DATASET CONTENT

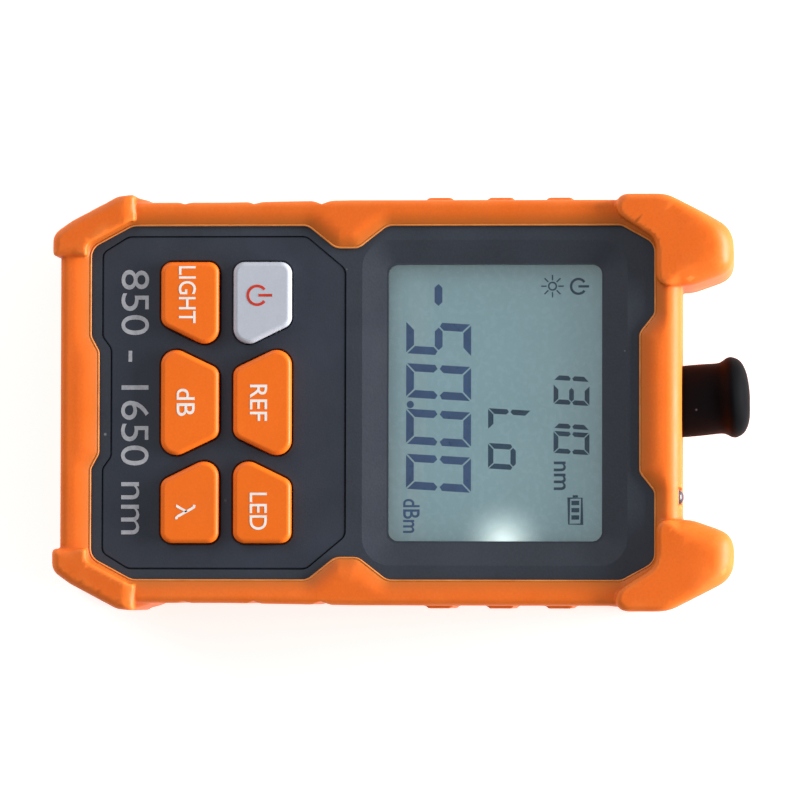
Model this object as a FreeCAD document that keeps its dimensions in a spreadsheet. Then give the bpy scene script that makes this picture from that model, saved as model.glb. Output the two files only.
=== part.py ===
import FreeCAD, Part
import math
import os
import Sketcher

# Hand-held fibre optic power meter in a thick rubber boot, lying on its back.
# +Z is up through the display, +Y runs from the battery end to the fibre port,
# +X is to the user's right. The origin is the middle of the footprint, on the
# surface that the boot rests on. Millimetres throughout.

Vec = FreeCAD.Vector
doc = FreeCAD.newDocument("optical_power_meter")
dims = doc.addObject("Spreadsheet::Sheet", "Dims")

TABLE = [
    # alias, value, what it is
    ("boot_half_width", 35.0, "side wall of the boot"),
    ("boot_low_end", -58.9, "bottom end wall of the boot"),
    ("boot_top_end", 48.5, "top end wall of the boot"),
    ("boot_lip_top", 28.6, "front lip of the boot"),
    ("boot_edge_round", 2.4, "outer front edge of the boot"),
    ("boot_back_round", 1.4, "outer back edge of the boot"),
    ("bumper_half_width", 36.0, "bottom corner bumper"),
    ("bumper_end", -60.3, "bottom corner bumper, end"),
    ("bumper_top", 29.6, "front face of a bottom bumper"),
    ("horn_half_width", 36.15, "top corner horn, side"),
    ("horn_end", 57.6, "top corner horn, end"),
    ("horn_top", 30.0, "front face of a horn"),
    ("horn_inner", 20.1, "inner side of a horn"),
    ("grip_proud", 0.5, "height of a side grip rib"),
    ("grip_length", 4.7, "length of a side grip rib"),
    ("grip_first", 6.65, "first grip rib, centre"),
    ("grip_pitch", 10.6, "grip rib spacing"),
    ("notch_depth", 0.35, "side notch depth"),
    ("back_rim", 1.6, "thickness of the boot under the case"),
    ("back_open_half", 29.0, "opening in the back of the boot"),
    ("back_open_low", -52.0, "opening in the back of the boot"),
    ("back_open_high", 42.0, "opening in the back of the boot"),
    ("open_half_width", 30.7, "front opening of the boot"),
    ("open_low", -53.7, "front opening, bottom"),
    ("open_low_mid", -52.3, "front opening, bottom middle"),
    ("open_high", 44.0, "front opening, top"),
    ("open_high_mid", 41.4, "front opening, top middle"),
    ("lobe_half_width", 26.8, "front opening at the waist"),
    ("lip_slope", 0.7, "fall of the lip at the opening"),
    ("lip_slope_width", 1.4, "width of the sloping band"),
    ("shell_half_width", 32.0, "case, outside"),
    ("shell_low", -56.0, "case, bottom end"),
    ("shell_high", 45.7, "case, top end"),
    ("shell_wall", 2.0, "case wall"),
    ("shell_floor", 2.0, "rear shell floor"),
    ("shell_split", 14.0, "joint between the two shells"),
    ("shell_face", 27.4, "front face of the case"),
    ("face_inside", 25.2, "inner side of the front wall"),
    ("tongue", 1.2, "tongue of the shell joint"),
    ("panel_floor", 26.4, "bottom of the panel recess"),
    ("panel_top", 27.3, "top of the keypad panel"),
    ("panel_gap", 0.15, "gap round the keypad panel"),
    ("panel_half_width", 28.7, "keypad panel"),
    ("panel_low", -51.6, "keypad panel"),
    ("panel_low_mid", -50.1, "keypad panel, bottom middle"),
    ("panel_high", -9.5, "keypad panel"),
    ("window_half_width", 23.9, "display opening"),
    ("window_low", -2.1, "display opening"),
    ("window_high", 34.8, "display opening"),
    ("window_round", 1.7, "display opening corner"),
    ("dish_half_width", 28.1, "dished border of the display"),
    ("dish_low", -6.6, "dished border"),
    ("dish_high", 39.2, "dished border"),
    ("dish_round", 4.8, "dished border corner"),
    ("dish_floor", 26.4, "bottom of the dished border"),
    ("lens_thick", 1.5, "clear window"),
    ("key_column_one", -41.4, "lower row of keys, lower edge"),
    ("key_column_two", -28.85, "upper row of keys, lower edge"),
    ("key_height", 10.05, "key, along the case"),
    ("key_outer", 24.3, "outer edge of the outer keys"),
    ("key_wide", 13.55, "inner edge of an outer key, narrow side"),
    ("key_near", 8.64, "inner edge of an outer key, wide side"),
    ("key_mid_wide", 10.6, "half width of a middle key, wide side"),
    ("key_mid_near", 5.8, "half width of a middle key, narrow side"),
    ("key_top", 28.8, "top of a key"),
    ("key_bottom", 23.6, "underside of a key"),
    ("key_flange_top", 24.7, "top of the key's retaining flange"),
    ("key_flange", 0.8, "width of the retaining flange"),
    ("key_gap", 0.2, "gap round a key in its hole"),
    ("key_round", 1.9, "key corner"),
    ("key_sharp_round", 2.6, "key corner at the sharp end"),
    ("board_bottom", 17.5, "circuit board"),
    ("board_thick", 1.6, "circuit board"),
    ("mat_thick", 1.0, "rubber keypad mat"),
    ("cell_radius", 5.25, "AAA cell"),
    ("cell_length", 44.5, "AAA cell"),
    ("cell_pitch", 11.3, "cell spacing"),
    ("cell_height", 9.4, "cell axis height"),
    ("bay_half_width", 17.2, "battery bay"),
    ("bay_low", -48.0, "battery bay"),
    ("bay_high", 4.0, "battery bay"),
    ("bay_roof", 15.0, "battery bay"),
    ("cover_half_width", 18.4, "battery cover"),
    ("cover_low", -50.5, "battery cover"),
    ("cover_high", 6.5, "battery cover"),
    ("cover_thick", 1.8, "battery cover"),
    ("cover_gap", 0.25, "gap round the battery cover"),
    ("port_height", 15.0, "fibre port axis height"),
    ("ferrule_bore", 2.5, "bore for a 2.5 mm ferrule"),
    ("sleeve_width", 4.6, "alignment sleeve diameter"),
    ("nose_width", 8.0, "adapter nose diameter"),
    ("nose_end", 56.5, "end of the adapter nose"),
    ("cap_width", 12.3, "dust cap diameter"),
    ("cap_flange", 14.2, "dust cap flange diameter"),
    ("cap_start", 47.8, "open end of the dust cap"),
    ("cap_end", 60.3, "domed end of the dust cap"),
    ("torch_offset", 16.1, "torch lamp from the middle line"),
    ("torch_end", 48.8, "tip of the torch lamp"),
    ("boss_offset", 23.5, "case screw from the middle line"),
    ("boss_low", -50.5, "lower case screws"),
    ("boss_high", 40.8, "upper case screws"),
]
for n, (alias, value, note) in enumerate(TABLE, start=1):
    dims.set("A%d" % n, note)
    dims.set("B%d" % n, str(value))
    dims.setAlias("B%d" % n, alias)
doc.recompute()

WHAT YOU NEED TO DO
Return every line containing "FreeCAD".

ANSWER TO THE TASK
Model this object as a FreeCAD document that keeps its dimensions in a spreadsheet. Then give the bpy scene script that makes this picture from that model, saved as model.glb. Output the two files only.
import FreeCAD, Part
Vec = FreeCAD.Vector
doc = FreeCAD.newDocument("optical_power_meter")